Notable for its period detail and Giuseppe Rotunno’s accomplished faux-daguerreotype cinematography, the film is not so much a call to action as to recollection—both a historical monument and a taboo-breaking depiction of a specific moment. Throughout, Rotunno’s black-and-white cinematography makes evocative use of flat lighting and gray skies to accentuate the sense of soot and smoke. (Because little was left of nineteenth-century Turin, the movie was actually shot in the nearby Piedmontese cities of Cuneo, Fossano, and Savigliano, with the vast factory interior filmed in Zagreb, Yugoslavia.)

==Reception==
In May 1964 Walter Reade-Sterling released a 126-minute version of the film; according to Bosley Crowther, that version is a "simple social drama [that] turns out to be engrossingly human, compassionate and humorous....Marcello Mastroianni ... plays the title role with a delightful blend of ardor, ingenuousness and whimsicality.

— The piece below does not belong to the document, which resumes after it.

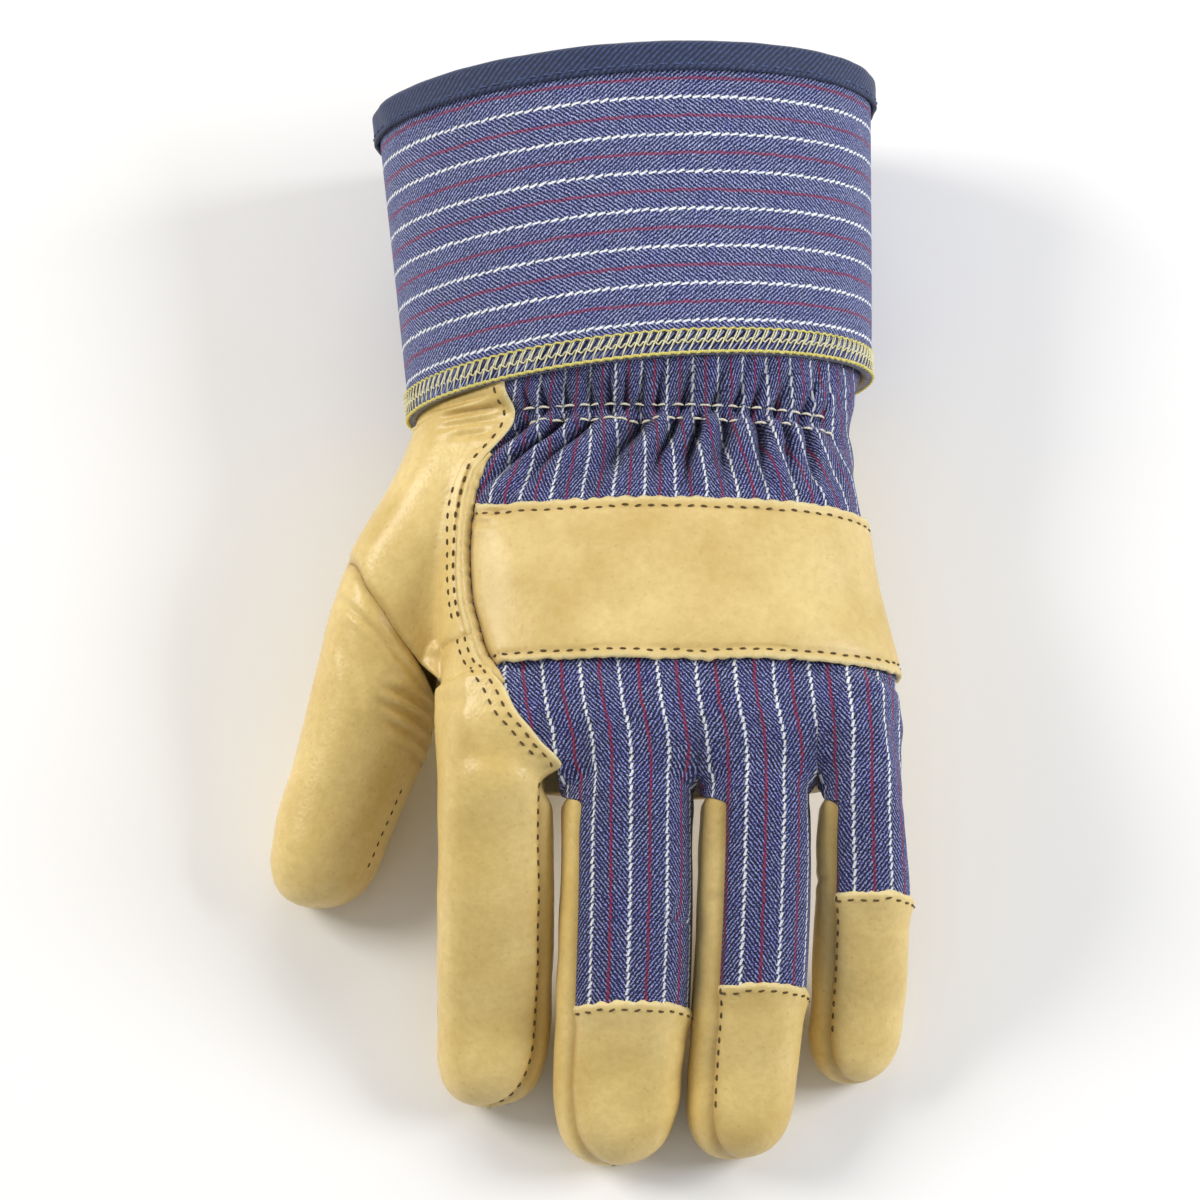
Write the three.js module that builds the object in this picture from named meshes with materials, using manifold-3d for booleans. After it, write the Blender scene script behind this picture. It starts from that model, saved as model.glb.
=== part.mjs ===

He excels as the shaggy-haired, near-sighted, idealistic intellectual who leads a handful of downtrodden workers ... in a revolt. But the whole thing is done with such veracity and the other roles are so strongly played or, at least, so graphically represented—that one feels right in the middle of one of those classic demonstrations in which the labor movement was born."

Stanley Kauffmann writing for The New Republic called The Organizer 'very interesting and very odd'.

In 1964 the National Board of Review placed the film on its "Year's Five Best Foreign Films". It was nominated for Best Original Screenplay at the 37th Academy Awards.